Task objective:
Select, from the data, each line where "update" occurs.
[start of Data for the task]
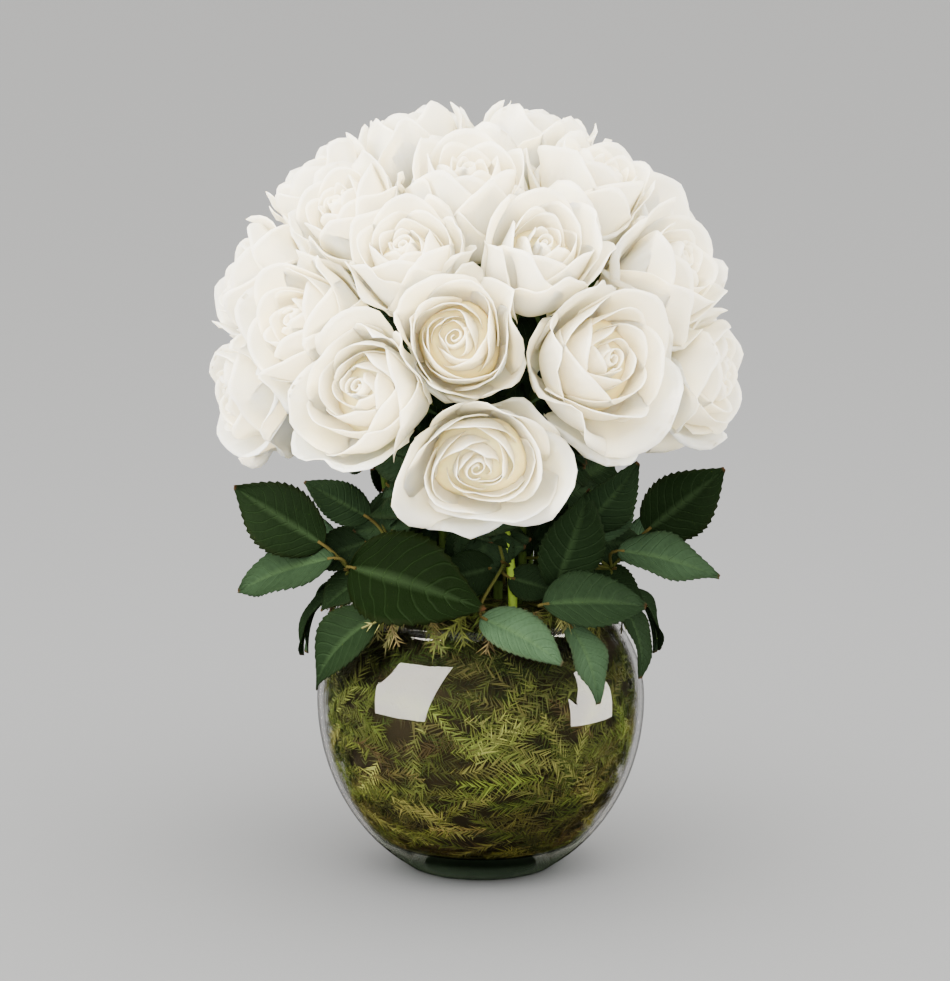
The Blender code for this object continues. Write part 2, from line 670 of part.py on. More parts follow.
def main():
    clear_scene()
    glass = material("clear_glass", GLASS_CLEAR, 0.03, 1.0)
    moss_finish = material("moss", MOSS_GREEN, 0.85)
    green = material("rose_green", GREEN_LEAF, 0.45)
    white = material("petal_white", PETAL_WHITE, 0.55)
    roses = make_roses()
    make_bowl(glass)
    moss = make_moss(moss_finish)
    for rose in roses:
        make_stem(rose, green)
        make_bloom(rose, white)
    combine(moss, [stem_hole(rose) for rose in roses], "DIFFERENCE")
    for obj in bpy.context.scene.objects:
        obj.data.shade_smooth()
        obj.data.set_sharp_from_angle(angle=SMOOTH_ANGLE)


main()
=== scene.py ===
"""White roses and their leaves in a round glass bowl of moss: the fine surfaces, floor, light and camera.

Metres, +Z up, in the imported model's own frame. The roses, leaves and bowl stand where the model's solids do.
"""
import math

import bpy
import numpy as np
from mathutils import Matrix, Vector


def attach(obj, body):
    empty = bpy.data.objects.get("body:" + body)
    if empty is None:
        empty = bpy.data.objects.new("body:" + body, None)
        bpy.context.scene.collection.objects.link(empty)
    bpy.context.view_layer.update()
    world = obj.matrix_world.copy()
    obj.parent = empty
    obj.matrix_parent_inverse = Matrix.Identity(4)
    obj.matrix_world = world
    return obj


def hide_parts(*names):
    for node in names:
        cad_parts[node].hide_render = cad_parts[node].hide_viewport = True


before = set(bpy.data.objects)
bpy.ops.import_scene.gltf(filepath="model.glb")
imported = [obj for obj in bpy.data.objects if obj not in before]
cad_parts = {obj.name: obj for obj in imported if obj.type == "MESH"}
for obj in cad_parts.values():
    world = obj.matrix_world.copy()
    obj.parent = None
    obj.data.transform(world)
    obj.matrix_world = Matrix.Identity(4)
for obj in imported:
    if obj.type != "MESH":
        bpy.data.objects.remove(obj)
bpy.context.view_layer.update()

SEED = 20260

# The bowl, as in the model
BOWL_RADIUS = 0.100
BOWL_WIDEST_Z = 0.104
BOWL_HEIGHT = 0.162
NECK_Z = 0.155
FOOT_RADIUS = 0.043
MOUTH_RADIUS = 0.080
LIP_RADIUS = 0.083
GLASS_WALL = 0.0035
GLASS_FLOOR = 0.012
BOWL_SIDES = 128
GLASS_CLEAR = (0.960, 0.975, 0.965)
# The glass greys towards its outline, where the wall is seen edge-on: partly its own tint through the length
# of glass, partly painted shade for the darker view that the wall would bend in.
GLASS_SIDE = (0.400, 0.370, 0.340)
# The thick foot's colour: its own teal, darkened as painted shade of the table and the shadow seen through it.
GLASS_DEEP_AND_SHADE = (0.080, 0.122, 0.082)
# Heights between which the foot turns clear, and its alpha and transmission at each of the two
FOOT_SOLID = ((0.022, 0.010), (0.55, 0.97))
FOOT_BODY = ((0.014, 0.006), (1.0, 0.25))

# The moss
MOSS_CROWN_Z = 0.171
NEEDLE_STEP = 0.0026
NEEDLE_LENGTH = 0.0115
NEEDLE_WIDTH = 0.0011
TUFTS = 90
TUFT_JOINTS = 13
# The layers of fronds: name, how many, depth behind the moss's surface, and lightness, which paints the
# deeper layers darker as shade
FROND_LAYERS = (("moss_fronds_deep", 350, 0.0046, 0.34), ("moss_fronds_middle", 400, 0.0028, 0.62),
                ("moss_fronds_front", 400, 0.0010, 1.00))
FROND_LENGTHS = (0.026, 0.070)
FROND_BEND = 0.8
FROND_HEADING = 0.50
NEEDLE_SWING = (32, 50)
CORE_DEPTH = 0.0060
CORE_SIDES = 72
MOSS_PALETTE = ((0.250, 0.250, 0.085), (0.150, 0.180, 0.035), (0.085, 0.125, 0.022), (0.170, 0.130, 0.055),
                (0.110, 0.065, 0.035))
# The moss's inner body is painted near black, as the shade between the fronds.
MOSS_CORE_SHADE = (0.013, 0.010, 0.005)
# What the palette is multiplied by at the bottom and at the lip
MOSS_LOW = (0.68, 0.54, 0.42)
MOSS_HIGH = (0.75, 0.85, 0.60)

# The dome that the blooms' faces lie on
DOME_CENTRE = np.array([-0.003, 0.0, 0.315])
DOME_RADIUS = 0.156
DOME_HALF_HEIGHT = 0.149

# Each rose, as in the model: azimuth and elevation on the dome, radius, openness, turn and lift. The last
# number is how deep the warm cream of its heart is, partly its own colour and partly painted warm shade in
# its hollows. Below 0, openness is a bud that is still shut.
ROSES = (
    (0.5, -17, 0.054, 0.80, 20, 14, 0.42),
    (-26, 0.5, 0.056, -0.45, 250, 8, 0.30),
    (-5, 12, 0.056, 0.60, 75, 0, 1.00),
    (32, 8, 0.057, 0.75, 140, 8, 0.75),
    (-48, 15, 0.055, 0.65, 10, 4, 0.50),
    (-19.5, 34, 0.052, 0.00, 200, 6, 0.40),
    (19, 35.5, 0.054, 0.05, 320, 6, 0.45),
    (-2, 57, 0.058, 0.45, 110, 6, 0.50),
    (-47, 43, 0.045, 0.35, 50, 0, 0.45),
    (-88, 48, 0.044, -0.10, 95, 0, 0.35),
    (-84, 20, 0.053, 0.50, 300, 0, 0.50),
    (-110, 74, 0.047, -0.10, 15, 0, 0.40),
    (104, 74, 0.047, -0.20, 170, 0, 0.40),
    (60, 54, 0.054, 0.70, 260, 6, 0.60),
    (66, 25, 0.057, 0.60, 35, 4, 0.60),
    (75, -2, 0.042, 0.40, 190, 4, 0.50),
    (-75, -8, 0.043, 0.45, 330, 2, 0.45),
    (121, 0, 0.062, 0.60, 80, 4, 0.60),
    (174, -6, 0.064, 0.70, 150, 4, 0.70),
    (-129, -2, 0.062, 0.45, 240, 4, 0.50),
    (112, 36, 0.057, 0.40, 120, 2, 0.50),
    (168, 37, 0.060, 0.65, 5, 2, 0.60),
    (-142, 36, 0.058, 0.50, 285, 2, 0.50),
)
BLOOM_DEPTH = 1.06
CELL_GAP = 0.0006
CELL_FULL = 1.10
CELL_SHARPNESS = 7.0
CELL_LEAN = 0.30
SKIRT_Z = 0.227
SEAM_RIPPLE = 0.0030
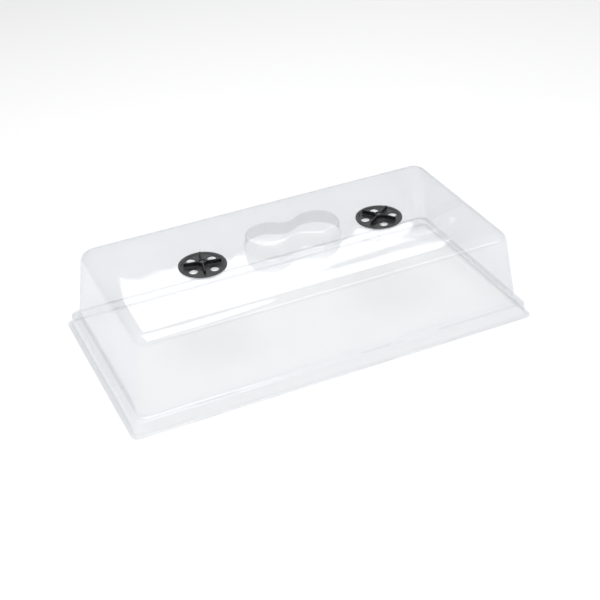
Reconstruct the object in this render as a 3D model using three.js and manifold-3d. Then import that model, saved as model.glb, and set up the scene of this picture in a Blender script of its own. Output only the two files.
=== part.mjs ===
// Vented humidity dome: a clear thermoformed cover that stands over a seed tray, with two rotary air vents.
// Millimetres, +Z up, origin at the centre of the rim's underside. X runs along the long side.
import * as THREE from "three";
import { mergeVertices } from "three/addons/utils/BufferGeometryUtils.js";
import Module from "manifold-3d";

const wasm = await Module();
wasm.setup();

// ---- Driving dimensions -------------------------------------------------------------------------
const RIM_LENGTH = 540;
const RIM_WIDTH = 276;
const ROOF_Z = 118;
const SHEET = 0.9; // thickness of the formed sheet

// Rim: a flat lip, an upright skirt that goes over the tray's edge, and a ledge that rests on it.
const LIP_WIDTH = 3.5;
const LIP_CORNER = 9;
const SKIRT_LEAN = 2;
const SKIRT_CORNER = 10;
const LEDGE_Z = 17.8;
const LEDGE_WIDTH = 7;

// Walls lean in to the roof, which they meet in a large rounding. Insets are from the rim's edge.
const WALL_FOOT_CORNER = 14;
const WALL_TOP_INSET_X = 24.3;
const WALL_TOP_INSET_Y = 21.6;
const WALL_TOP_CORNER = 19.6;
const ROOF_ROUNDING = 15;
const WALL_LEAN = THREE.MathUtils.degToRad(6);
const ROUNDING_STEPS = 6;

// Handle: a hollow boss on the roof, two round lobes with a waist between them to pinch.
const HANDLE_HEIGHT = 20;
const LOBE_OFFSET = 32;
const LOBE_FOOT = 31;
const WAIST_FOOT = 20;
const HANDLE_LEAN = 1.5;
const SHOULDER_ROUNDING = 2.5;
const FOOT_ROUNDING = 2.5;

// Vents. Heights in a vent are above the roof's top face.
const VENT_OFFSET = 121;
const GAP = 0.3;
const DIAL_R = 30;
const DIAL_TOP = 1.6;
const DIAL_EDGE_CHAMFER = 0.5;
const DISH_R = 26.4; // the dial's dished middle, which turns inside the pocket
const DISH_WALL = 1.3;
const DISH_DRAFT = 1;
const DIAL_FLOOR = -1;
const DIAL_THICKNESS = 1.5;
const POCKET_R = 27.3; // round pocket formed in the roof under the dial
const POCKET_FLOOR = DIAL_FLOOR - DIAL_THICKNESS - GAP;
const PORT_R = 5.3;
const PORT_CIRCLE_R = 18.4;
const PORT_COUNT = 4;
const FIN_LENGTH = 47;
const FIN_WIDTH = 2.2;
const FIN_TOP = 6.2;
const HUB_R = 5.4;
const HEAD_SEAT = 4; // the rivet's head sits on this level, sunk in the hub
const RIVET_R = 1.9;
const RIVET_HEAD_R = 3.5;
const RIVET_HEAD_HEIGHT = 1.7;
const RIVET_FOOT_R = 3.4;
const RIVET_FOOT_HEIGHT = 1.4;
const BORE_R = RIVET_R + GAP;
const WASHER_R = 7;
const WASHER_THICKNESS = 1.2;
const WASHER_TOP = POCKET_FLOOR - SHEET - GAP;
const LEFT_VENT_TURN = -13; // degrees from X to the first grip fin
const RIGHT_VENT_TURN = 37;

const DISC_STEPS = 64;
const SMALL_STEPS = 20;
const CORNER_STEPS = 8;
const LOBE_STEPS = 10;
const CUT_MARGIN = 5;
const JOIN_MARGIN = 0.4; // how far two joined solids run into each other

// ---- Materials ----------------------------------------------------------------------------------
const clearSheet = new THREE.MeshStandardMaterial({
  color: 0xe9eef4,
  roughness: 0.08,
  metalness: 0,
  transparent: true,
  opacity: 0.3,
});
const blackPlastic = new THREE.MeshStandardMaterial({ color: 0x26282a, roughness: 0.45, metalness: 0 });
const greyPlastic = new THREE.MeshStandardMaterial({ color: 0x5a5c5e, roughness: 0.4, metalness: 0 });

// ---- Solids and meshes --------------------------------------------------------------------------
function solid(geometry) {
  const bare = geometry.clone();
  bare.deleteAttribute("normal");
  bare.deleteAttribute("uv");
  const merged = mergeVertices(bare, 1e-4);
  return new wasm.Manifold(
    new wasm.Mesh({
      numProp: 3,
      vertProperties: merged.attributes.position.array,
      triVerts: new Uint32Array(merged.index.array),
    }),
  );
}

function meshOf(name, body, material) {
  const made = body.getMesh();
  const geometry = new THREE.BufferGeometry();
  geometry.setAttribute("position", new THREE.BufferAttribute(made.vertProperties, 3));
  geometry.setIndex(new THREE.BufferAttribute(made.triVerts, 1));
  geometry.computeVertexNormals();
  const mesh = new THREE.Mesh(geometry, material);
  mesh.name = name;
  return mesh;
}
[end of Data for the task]
Solution for this problem:
    bpy.context.view_layer.update()
bpy.context.view_layer.update()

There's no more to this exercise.